I sent them a letter with the date and time of the appointment. Not to mention the address of the doctor's office. "Um, did you not get the letter we sent? I apologize. It should have been in the letter we sent you last week to remind him."

"Oh, no we got the letter. But I don't know where the office is. Do you know where it is?"

Oh, so suddenly I'm Google Maps. I get it, not only does Sancho think Mrs. Sancho is his personal assistant, but, he is also under the impression that I go to work every day just waiting for him to call so I do little chores for him. I don't know where they live, so I'm not sure how I'm supposed to give directions from their house to another place I've never been to, but, I don't see that I have any choice but to try. Thankful that she can't see me, I roll my eyes and resolve to start sending maps along with all similar reminder letters. I pull up Google Maps on our Apple II (not really, but work-computer is slow as shit) and punch in the office address.

That's when line 2 starts ringing. "Uh, Mrs. Sancho?
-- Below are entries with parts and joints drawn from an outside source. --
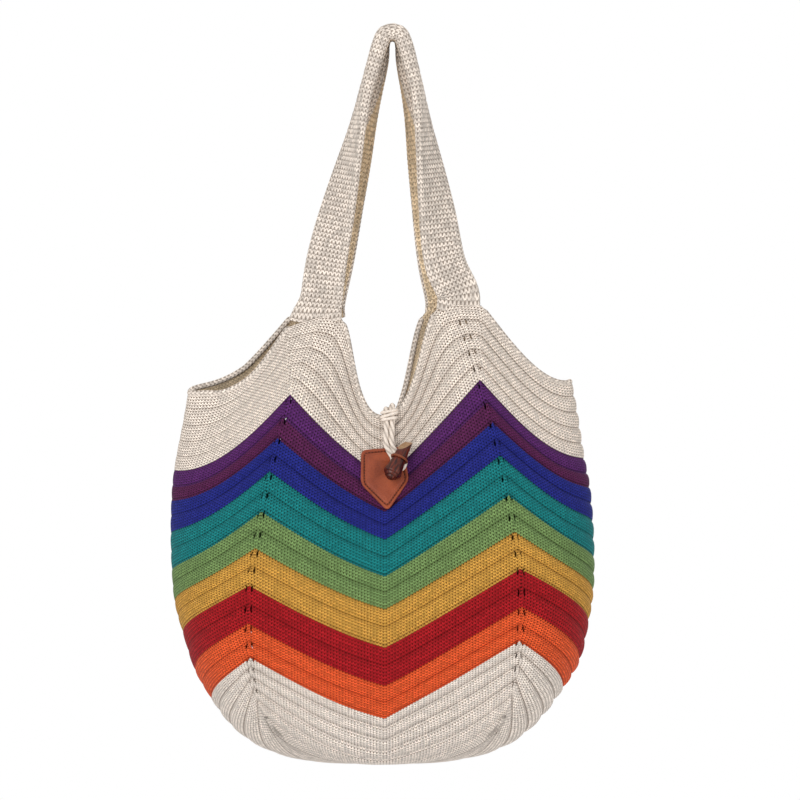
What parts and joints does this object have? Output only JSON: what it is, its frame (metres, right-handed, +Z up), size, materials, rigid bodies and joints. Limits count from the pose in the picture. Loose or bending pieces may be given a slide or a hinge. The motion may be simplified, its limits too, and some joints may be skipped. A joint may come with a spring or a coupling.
{
  "type": "knit tote bag",
  "caption": "Knitted tote bag with chevron stripes, two knitted handles, a leather patch and a toggle that a cord loop hooks over.",
  "frame": {"origin": "underside of the handles' arch, where a hook or a hand carries the bag", "axes": "+Z up along the hanging bag, -Y out of the front with the toggle, +X to the viewer's right"},
  "size_m": [0.4053, 0.1806, 0.7036],
  "materials": {
    "knit_striped": "chunky cotton knit in chevron stripes, matt",
    "knit_cream": "cream cotton knit, matt",
    "patch_leather": "tan saddle leather, saddle stitched",
    "thong_leather": "thin round leather thong",
    "toggle_horn": "dark polished turned toggle with a pale cut end",
    "loop_cord": "twisted cotton cord"
  },
  "bodies": {
    "bag": {"bag_body": "knit_striped", "front_handle": "knit_cream", "back_handle": "knit_cream", "leather_patch": "patch_leather", "button_loop": "loop_cord"},
    "toggle": {"toggle_button": "toggle_horn", "toggle_thong": "thong_leather"}
  },
  "joints": [
    {"name": "toggle_swivel", "type": "hinge", "parent": "bag", "child": "toggle", "pos_m": [0.00651, -0.0302, -0.40337], "axis": [0, -0.9231, 0.3846], "range_deg": [-90, 90]}
  ]
}
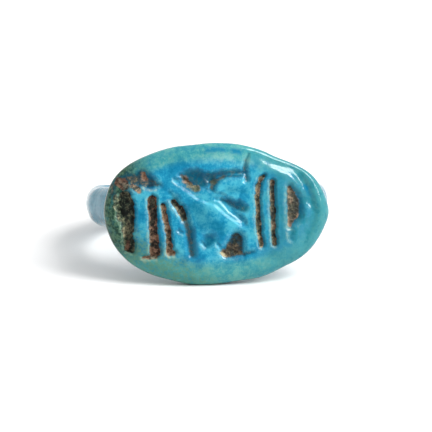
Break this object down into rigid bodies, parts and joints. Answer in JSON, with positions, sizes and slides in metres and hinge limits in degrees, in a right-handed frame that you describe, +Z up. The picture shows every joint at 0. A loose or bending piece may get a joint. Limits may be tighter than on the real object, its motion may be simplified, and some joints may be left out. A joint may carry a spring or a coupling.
{
  "type": "faience ring",
  "caption": "Finger ring of glazed faience, with a round hoop and a bent oval bezel whose face carries sunk strokes, lying on its side.",
  "frame": {"origin": "on the floor below the middle of the ring's box, as it lies", "axes": "+X along the bezel's length, +Y from the bezel towards the back of the hoop, +Z up"},
  "size_m": [0.022, 0.0238, 0.0124],
  "materials": {
    "glaze": "glossy turquoise and blue-green glaze, with brown deposit in the strokes"
  },
  "bodies": {
    "root": {"faience_ring": "glaze"}
  },
  "joints": []
}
Can you please hold?" But, she's screaming at one of the eight million grandchildren, and I can't get her attention. So, I switch over.

"Rick's Cafe Legalese, this is Lola, can you please hold?"

"Hi, Lola, it's Rick."

"Hi Rick, I have a client on the other line, can you please hold?"

"Oh, sure, I was just calling to tell you..." and he proceeds to tell me what he called to tell me, ignoring my interjections that I need to get back to the other line. Like Mama Lo, every time I ask her to hold on, she tells me what she's planning on telling me anyway. It pretty much just means that he's going to tell me his plans for the day annd a few things that happened yesterday. I finally switch back over. And, despite my efforts to get Mrs. Sancho's attention, all I can hear is their t.v. and a maurading grandchild. The line goes dead.

Phone: 2, Lola: 0. I have to call her back and give her the directions.

Phone call: Rick. "Please call Camille and have her come in, they've offered a settlement.

Camille is a bit of a running joke. Every time we call her, she sounds like she's about to die. Unless there's been a settlement offer, then she perks right back up. But if she needs to sign something or drop it off, we get an Oscar-worthy performance of coughing, moaning, and "Oh, I just feel terrible. Smirking, I pick up the phone.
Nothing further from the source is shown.